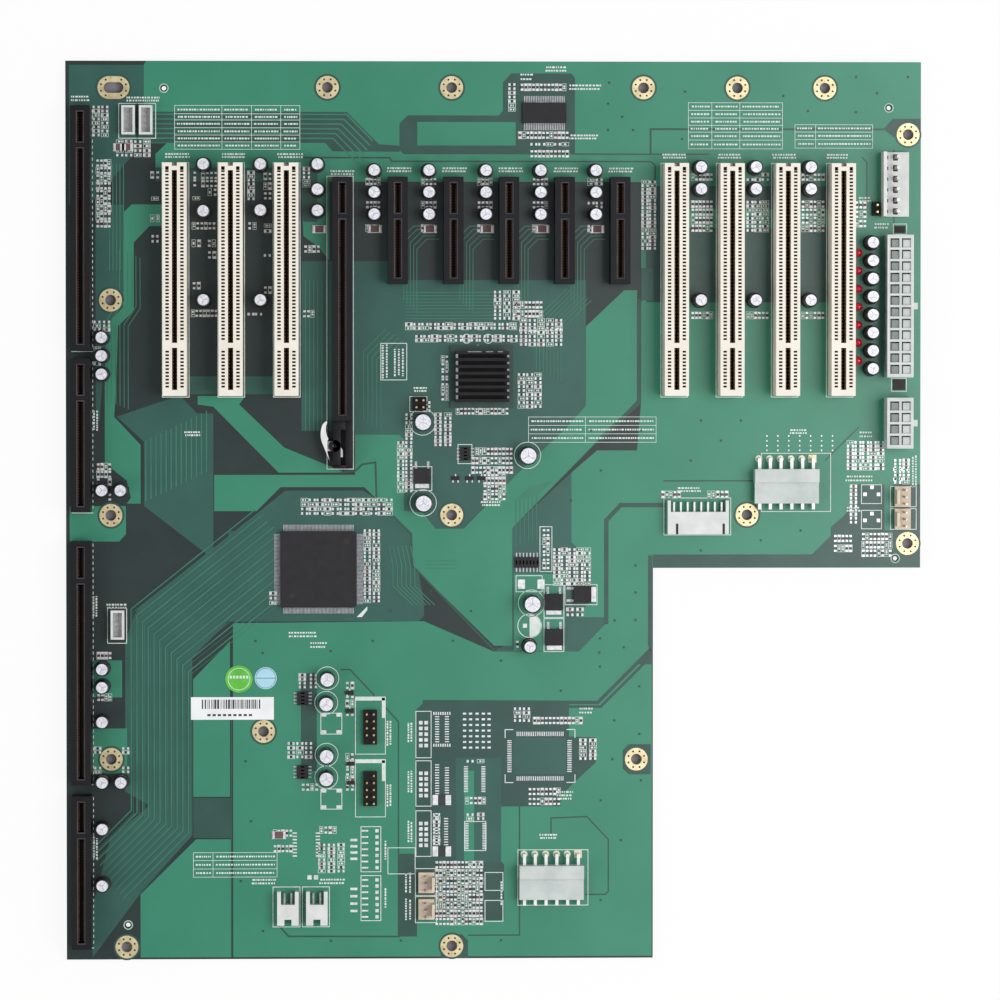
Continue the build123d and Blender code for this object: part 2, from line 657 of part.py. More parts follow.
def signal_pins():
    x, y = SIGNAL_CENTRE
    depth = SIGNAL_BODY_DEPTH + SIGNAL_REAR_DEPTH
    back_y = y + depth / 2 - SIGNAL_REAR_DEPTH
    columns = spread(SIGNAL_PINS, SIGNAL_PITCH, x)
    reach = SIGNAL_REAR_DEPTH - SIGNAL_PIN
    return angle_pins(columns, back_y, SIGNAL_PIN, SIGNAL_PIN_LEVEL, reach)


def wafer_housings():
    size_x, size_y = WAFER_SIZE
    solids = []
    for x, y in WAFER_CENTRES:
        body = block(size_x, size_y, WAFER_HEIGHT, x, y, BOARD_TOP)
        well = (size_x - 2 * WAFER_WALL, size_y - 2 * WAFER_WALL, WAFER_HEIGHT - WAFER_FLOOR)
        solids.append(body - block(*well, x, y, BOARD_TOP + WAFER_FLOOR))
    return solids


def wafer_pins():
    base = BOARD_TOP + WAFER_FLOOR
    size = (WAFER_PIN, WAFER_PIN, WAFER_HEIGHT - WAFER_FLOOR - WAFER_WALL)
    solids = []
    for x, y in WAFER_CENTRES:
        solids += [block(*size, x, row, base) for row in spread(WAFER_PINS, WAFER_PITCH, y)]
    return solids


def switch_housings():
    size_x, size_y = SWITCH_SIZE
    notch_x, notch_y = SWITCH_NOTCH
    solids = []
    for x, y in SWITCH_CENTRES:
        body = block(size_x, size_y, SWITCH_HEIGHT, x, y, BOARD_TOP)
        bay = size_y - SWITCH_REAR_LENGTH
        body -= block(size_x - 2 * SWITCH_ARM, bay, SWITCH_HEIGHT, x, y + size_y / 2 - bay / 2, BOARD_TOP)
        body -= block(notch_x, notch_y, SWITCH_HEIGHT, x, y - size_y / 2 + notch_y / 2, BOARD_TOP)
        solids.append(body)
    return solids


def switch_pins():
    size_y = SWITCH_SIZE[1]
    bay = size_y - SWITCH_REAR_LENGTH
    solids = []
    for x, y in SWITCH_CENTRES:
        columns = spread(2, SWITCH_PITCH, x)
        back_y = y + size_y / 2 - bay
        solids += angle_pins(columns, back_y, SWITCH_PIN, SWITCH_PIN_LEVEL, bay - SWITCH_PIN)
    return solids


def fan_places():
    """The centre of each fan header and the side of its tongue."""
    places = [(LOWER_FANS_X, y, 1) for y in LOWER_FANS_Y]
    return places + [(RIGHT_EDGE - RIGHT_FANS_INSET, y, -1) for y in RIGHT_FANS_Y]


def fan_headers():
    solids = []
    for x, y, side in fan_places():
        body = block(FAN_BASE_DEPTH, FAN_BASE_LENGTH, FAN_BASE_HEIGHT, x, y, BOARD_TOP)
        tongue_x = x + side * (FAN_BASE_DEPTH / 2 - FAN_TONGUE / 2)
        solids.append(body + block(FAN_TONGUE, FAN_TONGUE_LENGTH, FAN_TONGUE_HEIGHT, tongue_x, y, BOARD_TOP))
    return solids


def fan_pins():
    base = BOARD_TOP + FAN_BASE_HEIGHT
    size = (FAN_PIN, FAN_PIN, FAN_PIN_HEIGHT - FAN_BASE_HEIGHT)
    solids = []
    for x, y, side in fan_places():
        pin_x = x - side * FAN_TONGUE / 2
        solids += [block(*size, pin_x, row, base) for row in spread(FAN_PINS, FAN_PITCH, y)]
    return solids


def port_headers():
    """Centre, columns, rows and the row of the first column that has no pin."""
    return ((UPPER_PORT, PORT_COLUMNS, PORT_ROWS, 0), (LOWER_PORT, PORT_COLUMNS, PORT_ROWS, PORT_ROWS - 1))


def jumper_headers():
    power = (RIGHT_EDGE - POWER_JUMPER_INSET, POWER_JUMPER_Y)
    return (
        (BRIDGE_JUMPER, BRIDGE_JUMPER_COLUMNS, JUMPER_ROWS, None),
        (power, POWER_JUMPER_COLUMNS, JUMPER_ROWS, None),
    )


def pin_bases(headers):
    solids = []
    for centre, columns, rows, empty in headers:
        solids.append(block(columns * PIN_PITCH, rows * PIN_PITCH, PIN_BASE_HEIGHT, *centre, BOARD_TOP))
    return solids


def pin_groups(headers):
    base = BOARD_TOP + PIN_BASE_HEIGHT
    size = (PIN_SIZE, PIN_SIZE, PIN_TOP - PIN_BASE_HEIGHT)
    solids = []
    for (x, y), columns, rows, empty in headers:
        for column, pin_x in enumerate(spread(columns, PIN_PITCH, x)):
            for row, pin_y in enumerate(spread(rows, PIN_PITCH, y)):
                if (column, row) != (0, empty):
                    solids.append(block(*size, pin_x, pin_y, base))
    return solids


def bridge_levels():
    """Heights of the stack on the bridge chip: carrier, die, pad and heat sink."""
    carrier = BOARD_TOP
    die = carrier + BRIDGE_CARRIER[1]
    pad = die + BRIDGE_DIE[1]
    return carrier, die, pad, pad + PAD_THICKNESS


def bridge_chip():
    carrier, die, pad, sink = bridge_levels()
    body = block(BRIDGE_CARRIER[0], BRIDGE_CARRIER[0], BRIDGE_CARRIER[1], *BRIDGE_CENTRE, carrier)
    return body + block(BRIDGE_DIE[0], BRIDGE_DIE[0], BRIDGE_DIE[1], *BRIDGE_CENTRE, die)


def thermal_pad():
    carrier, die, pad, sink = bridge_levels()
    return block(BRIDGE_DIE[0], BRIDGE_DIE[0], PAD_THICKNESS, *BRIDGE_CENTRE, pad)


def heat_sink():
    x, y = BRIDGE_CENTRE
    sink = bridge_levels()[3]
    body = block(SINK_WIDTH, SINK_LENGTH, SINK_BASE, x, y, sink)
    fin_pitch = (SINK_LENGTH - SINK_FIN_WIDTH) / (SINK_FINS - 1)
    fin_height = SINK_HEIGHT - SINK_BASE
    rows = spread(SINK_FINS, fin_pitch, y)
    return body + [block(SINK_WIDTH, SINK_FIN_WIDTH, fin_height, x, row, sink + SINK_BASE) for row in rows]


def quad_chip():
    size, height = QUAD_BODY
    plan = chamfer(Rectangle(size, size).vertices(), QUAD_CORNER)
    return extrude(Pos(*QUAD_CENTRE, BOARD_TOP + CHIP_STANDOFF) * plan, height)


def chip(centre, size):
    size_x, size_y, height = size
    return block(size_x, size_y, height, *centre, BOARD_TOP)


def transistors():
    solids = []
    for (x, y), (size_x, size_y), layout in TRANSISTORS:
        tab_x, tab_y = (1, 0) if layout == "tab right" else (0, -1)
        body = block(size_x, size_y, TRANSISTOR_HEIGHT, x, y, BOARD_TOP)
        long_x = TAB_REACH if tab_x else TAB_WIDTH
        long_y = TAB_REACH if tab_y else TAB_WIDTH
        place_x = x + tab_x * (size_x + TAB_REACH) / 2
        place_y = y + tab_y * (size_y + TAB_REACH) / 2
        solids.append(body + block(long_x, long_y, TAB_THICKNESS, place_x, place_y, BOARD_TOP))
    return solids


def sticker(centre, diameter):
    return prism(diameter, LABEL_THICKNESS, STICKER_SIDES, *centre, BOARD_TOP)


def write(name, shape):
    if isinstance(shape, list):
        shape = Compound(shape)
    export_step(shape, f"parts/{name}.step")


def main():
    write("circuit_board", circuit_board())
    for number, index in enumerate(PCI_INDEXES, 1):
        write(f"pci_slot_{number}", pci_slot(index))
    for number, index in enumerate(X4_INDEXES, 1):
        centre = SERIAL_TOP_Y - X4_LENGTH / 2
        write(f"pcie_x4_slot_{number}", Pos(slot_x(index), centre, 0) * serial_housing(X4_LENGTH))
    for name, length, centre in host_places():
        write(name, Pos(HOST_SLOT_X, centre, 0) * serial_housing(length))
    write("pcie_x16_slot", pcie_x16_slot())
    write("latch_lever", latch_lever())
    write("latch_pin", latch_pin())
    write("small_capacitors", small_cans())
    write("medium_capacitors", larger_cans(MEDIUM_CAN, MEDIUM_CAN_PLACES))
    write("large_capacitors", larger_cans(LARGE_CAN, LARGE_CAN_PLACES))
    write("status_lamps", lamps())
    write("main_power_housing", power_housing(MAIN_POWER_CENTRE, MAIN_POWER_COLUMNS))
    write("main_power_pins", power_pins(MAIN_POWER_CENTRE, MAIN_POWER_COLUMNS))
    write("processor_power_housing", power_housing(PROCESSOR_POWER_CENTRE, PROCESSOR_POWER_COLUMNS))
    write("processor_power_pins", power_pins(PROCESSOR_POWER_CENTRE, PROCESSOR_POWER_COLUMNS))
    write("aux_power_housing", aux_housing())
    write("aux_power_pins", aux_pins())
    for name, centre in DISK_HEADERS:
        write(f"{name}_housing", disk_housing(centre))
        write(f"{name}_pins", disk_pins(centre))
    write("signal_header_housing", signal_housing())
    write("signal_header_pins", signal_pins())
    write("wafer_housings", wafer_housings())
    write("wafer_pins", wafer_pins())
    write("switch_header_housings", switch_housings())
    write("switch_header_pins", switch_pins())
    write("fan_header_housings", fan_headers())
    write("fan_header_pins", fan_pins())
    for name, headers in (("port_header", port_headers()), ("jumper", jumper_headers())):
        write(f"{name}_bases", pin_bases(headers))
        write(f"{name}_pins", pin_groups(headers))
    write("bridge_chip", bridge_chip())
    write("thermal_pad", thermal_pad())
    write("heat_sink", heat_sink())
    write("quad_flat_chip", quad_chip())
    write("shrink_chip", chip(SHRINK_CENTRE, SHRINK_BODY))
    write("small_outline_chips", [chip(centre, size) for centre, size in SMALL_CHIPS])
    write("power_transistors", transistors())
    write("surface_fuses", [chip(centre, FUSE_SIZE) for centre in FUSES])
    write("barcode_label", block(*BARCODE_SIZE, LABEL_THICKNESS, *BARCODE_CENTRE, BOARD_TOP))
    write("green_sticker", sticker(GREEN_STICKER_CENTRE, GREEN_STICKER_DIAMETER))
    write("blue_sticker", sticker(BLUE_STICKER_CENTRE, BLUE_STICKER_DIAMETER))


main()
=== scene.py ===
import bmesh
import bpy
import math
import random
from mathutils import Matrix, Vector


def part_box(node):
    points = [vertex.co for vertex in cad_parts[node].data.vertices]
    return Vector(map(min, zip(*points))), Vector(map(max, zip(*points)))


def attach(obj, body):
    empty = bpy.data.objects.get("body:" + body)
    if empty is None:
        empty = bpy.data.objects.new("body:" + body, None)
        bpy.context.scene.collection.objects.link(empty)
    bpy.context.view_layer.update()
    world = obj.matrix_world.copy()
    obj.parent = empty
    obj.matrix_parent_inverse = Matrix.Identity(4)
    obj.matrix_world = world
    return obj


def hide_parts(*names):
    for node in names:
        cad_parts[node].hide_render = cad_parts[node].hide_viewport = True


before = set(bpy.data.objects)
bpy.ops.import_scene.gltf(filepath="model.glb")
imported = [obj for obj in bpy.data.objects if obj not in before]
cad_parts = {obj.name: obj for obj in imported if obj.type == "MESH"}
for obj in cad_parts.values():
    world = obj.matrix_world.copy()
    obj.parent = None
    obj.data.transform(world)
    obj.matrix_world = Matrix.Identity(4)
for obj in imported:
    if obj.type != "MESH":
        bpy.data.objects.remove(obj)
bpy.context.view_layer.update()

# Everything is built in millimetres and brought to metres when a piece is finished.
MM = 0.001


def corners(node):
    """Lowest and highest corner of a CAD node, in millimetres."""
    low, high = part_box(node)
    return Vector(low) / MM, Vector(high) / MM


TOP = corners("circuit_board")[1].z
UNDERSIDE = corners("circuit_board")[0].z

# Printed layers stand this far above each other: copper under mask, gaps, traces, pads and legend
LAYER = 0.05
# Plates of one layer overlap, so each lies this much above the one before
LIFT = 0.002
FIELD, POUR, GAP, TRACE, PAD, LEGEND, OVERLAY = (TOP + step * LAYER for step in range(1, 8))

# Finishes


def linear(text):
    """The linear colour of an sRGB hex value."""
    shares = [int(text[i : i + 2], 16) / 255 for i in (1, 3, 5)]
    return (*[s / 12.92 if s <= 0.04045 else ((s + 0.055) / 1.055) ** 2.4 for s in shares], 1.0)


def add(tree, kind, settings=None, inputs=None):
    """Adds a shader node, sets its properties, and fills its sockets with values or links."""
    made = tree.nodes.new("ShaderNode" + kind)
    for name, value in (settings or {}).items():
        setattr(made, name, value)
    for name, value in (inputs or {}).items():
        if isinstance(value, bpy.types.NodeSocket):
            tree.links.new(value, made.inputs[name])
        else:
            made.inputs[name].default_value = value
    return made


def finish(name, tint, shade, roughness, patch_mm, grain_mm, relief_mm, sockets=None):
    """A finish drifting from tint to shade over patches, with a fine grain in gloss and surface."""
    material = bpy.data.materials.new(name)
    material.use_nodes = True
    tree = material.node_tree
    shader = tree.nodes["Principled BSDF"]
    place = add(tree, "TexCoord").outputs["Object"]
    patches = add(tree, "TexNoise", None, {"Vector": place, "Scale": 1 / (patch_mm * MM), "Detail": 4.0})
    spread = add(tree, "MapRange", None, {0: patches.outputs[0], 1: 0.35, 2: 0.65, 3: 0.0, 4: 1.0})
    blend = add(tree, "Mix", {"data_type": "RGBA"}, {0: spread.outputs[0], 6: linear(tint), 7: linear(shade)})
    grain = add(tree, "TexNoise", None, {"Vector": place, "Scale": 1 / (grain_mm * MM), "Detail": 2.0})
    limits = {3: roughness * 0.85, 4: min(1.0, roughness * 1.15)}
    gloss = add(tree, "MapRange", None, {0: grain.outputs[0], **limits})
    bump = {"Strength": 0.6, "Distance": relief_mm * MM, "Height": grain.outputs[0]}
    relief = add(tree, "Bump", None, bump)
    tree.links.new(blend.outputs[2], shader.inputs["Base Color"])
    tree.links.new(gloss.outputs[0], shader.inputs["Roughness"])
    tree.links.new(relief.outputs[0], shader.inputs["Normal"])
    for socket, value in (sockets or {}).items():
        shader.inputs[socket].default_value = value
    return material


def bare_mask():
    """Green solder mask over bare glass laminate: dark and glossy, with the weave just showing.
    The cut edge has no mask, so the pale laminate shows there."""
    material = finish("solder_mask_on_laminate", "#0F2423", "#152C2A", 0.34, 14.0, 0.5, 0.006)
    tree = material.node_tree
    shader = tree.nodes["Principled BSDF"]
    place = add(tree, "TexCoord").outputs["Object"]
    threads = {"Vector": place, "Scale": 1 / (1.6 * MM), "Distortion": 2.0}
    weave = add(tree, "TexWave", {"bands_direction": "DIAGONAL"}, threads)
    facing = add(tree, "SeparateXYZ", None, {0: add(tree, "NewGeometry").outputs["True Normal"]}).outputs[2]
    upright = add(tree, "Math", {"operation": "ABSOLUTE"}, {0: facing}).outputs[0]
    flat = add(tree, "Math", {"operation": "GREATER_THAN"}, {0: upright, 1: 0.5}).outputs[0]
    mask = shader.inputs["Base Color"].links[0].from_socket
    woven = add(tree, "MapRange", None, {0: weave.outputs["Fac"], 3: 0.0, 4: 0.12}).outputs[0]
    deep = add(tree, "Mix", {"data_type": "RGBA"}, {0: woven, 6: mask, 7: linear("#0C1E1D")}).outputs[2]
    cut = add(tree, "Mix", {"data_type": "RGBA"}, {0: flat, 6: linear("#5F6B45"), 7: deep}).outputs[2]
    tree.links.new(cut, shader.inputs["Base Color"])
    return material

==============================

Retype exactly what runs from the line containing "for name, headers" through the line containing "bpy.data.objects.remove(obj)", both lines included, and stop there.

— Exercise response —
    for name, headers in (("port_header", port_headers()), ("jumper", jumper_headers())):
        write(f"{name}_bases", pin_bases(headers))
        write(f"{name}_pins", pin_groups(headers))
    write("bridge_chip", bridge_chip())
    write("thermal_pad", thermal_pad())
    write("heat_sink", heat_sink())
    write("quad_flat_chip", quad_chip())
    write("shrink_chip", chip(SHRINK_CENTRE, SHRINK_BODY))
    write("small_outline_chips", [chip(centre, size) for centre, size in SMALL_CHIPS])
    write("power_transistors", transistors())
    write("surface_fuses", [chip(centre, FUSE_SIZE) for centre in FUSES])
    write("barcode_label", block(*BARCODE_SIZE, LABEL_THICKNESS, *BARCODE_CENTRE, BOARD_TOP))
    write("green_sticker", sticker(GREEN_STICKER_CENTRE, GREEN_STICKER_DIAMETER))
    write("blue_sticker", sticker(BLUE_STICKER_CENTRE, BLUE_STICKER_DIAMETER))


main()
=== scene.py ===
import bmesh
import bpy
import math
import random
from mathutils import Matrix, Vector


def part_box(node):
    points = [vertex.co for vertex in cad_parts[node].data.vertices]
    return Vector(map(min, zip(*points))), Vector(map(max, zip(*points)))


def attach(obj, body):
    empty = bpy.data.objects.get("body:" + body)
    if empty is None:
        empty = bpy.data.objects.new("body:" + body, None)
        bpy.context.scene.collection.objects.link(empty)
    bpy.context.view_layer.update()
    world = obj.matrix_world.copy()
    obj.parent = empty
    obj.matrix_parent_inverse = Matrix.Identity(4)
    obj.matrix_world = world
    return obj


def hide_parts(*names):
    for node in names:
        cad_parts[node].hide_render = cad_parts[node].hide_viewport = True


before = set(bpy.data.objects)
bpy.ops.import_scene.gltf(filepath="model.glb")
imported = [obj for obj in bpy.data.objects if obj not in before]
cad_parts = {obj.name: obj for obj in imported if obj.type == "MESH"}
for obj in cad_parts.values():
    world = obj.matrix_world.copy()
    obj.parent = None
    obj.data.transform(world)
    obj.matrix_world = Matrix.Identity(4)
for obj in imported:
    if obj.type != "MESH":
        bpy.data.objects.remove(obj)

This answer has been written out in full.